Renting a small garage nearby, Koenigsegg then found and employed a few skilled locals and by 1996 the first Koenigsegg prototype was ready and running. 

When the company outgrew the tiny space, it moved into an old sports car dealership that Christian used to visit as a child, with him finally living the dream. Or so he thought.

A fire in 2003 destroyed all of the company’s records, in addition to Christian’s childhood car sketches, but luckily the cars being built and most of the equipment survived to see another day. 

Skip forward twelve years and Koenigsegg now stands at the forefront of high-performance engineering, thanks in no small part to that unique, volatile mixture of genius, madness and more than a little determination.

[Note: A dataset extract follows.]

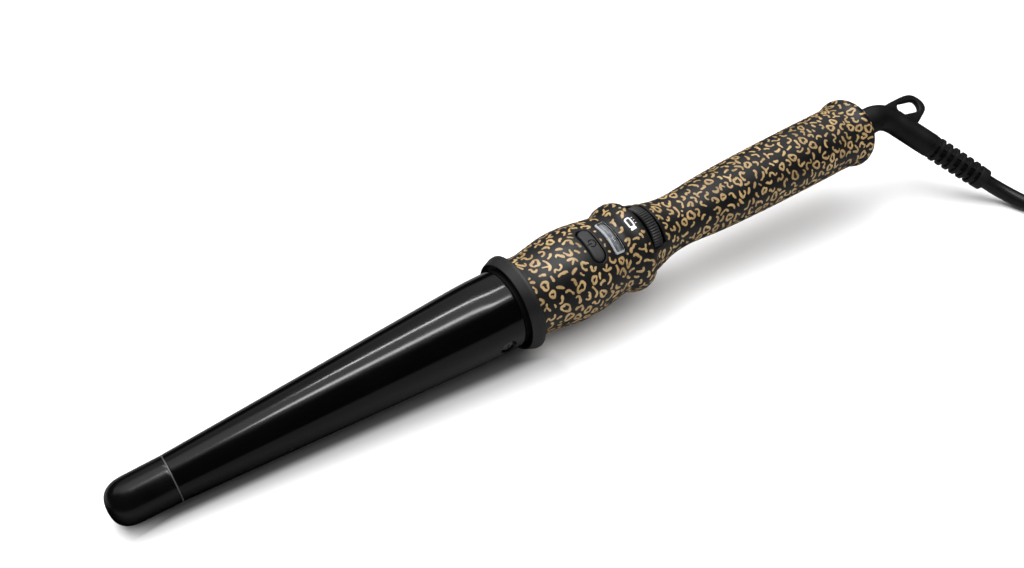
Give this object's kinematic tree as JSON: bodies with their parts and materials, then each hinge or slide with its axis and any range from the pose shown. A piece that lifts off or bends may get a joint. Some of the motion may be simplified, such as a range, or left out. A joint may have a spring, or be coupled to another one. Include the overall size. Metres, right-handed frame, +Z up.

 “People ask me ‘How did you do it? What’s the trick?’, he says. “Well, there is no trick. It’s dedication, blood sweat and tears, no sleep, innovation, thinking positively about things and not giving up.

“There’s no trick. In a way, sometimes it is just pain. When that happens, most people give up. Some persevere and look for a match on the floor in a pitch dark tunnel.”

“You can experience some amount of luck along the way but you only get to do that if you are still around; if you endure the pain, learn from it and grow,” he added. “You get the luck because you took a lot of hits on the way and survived.”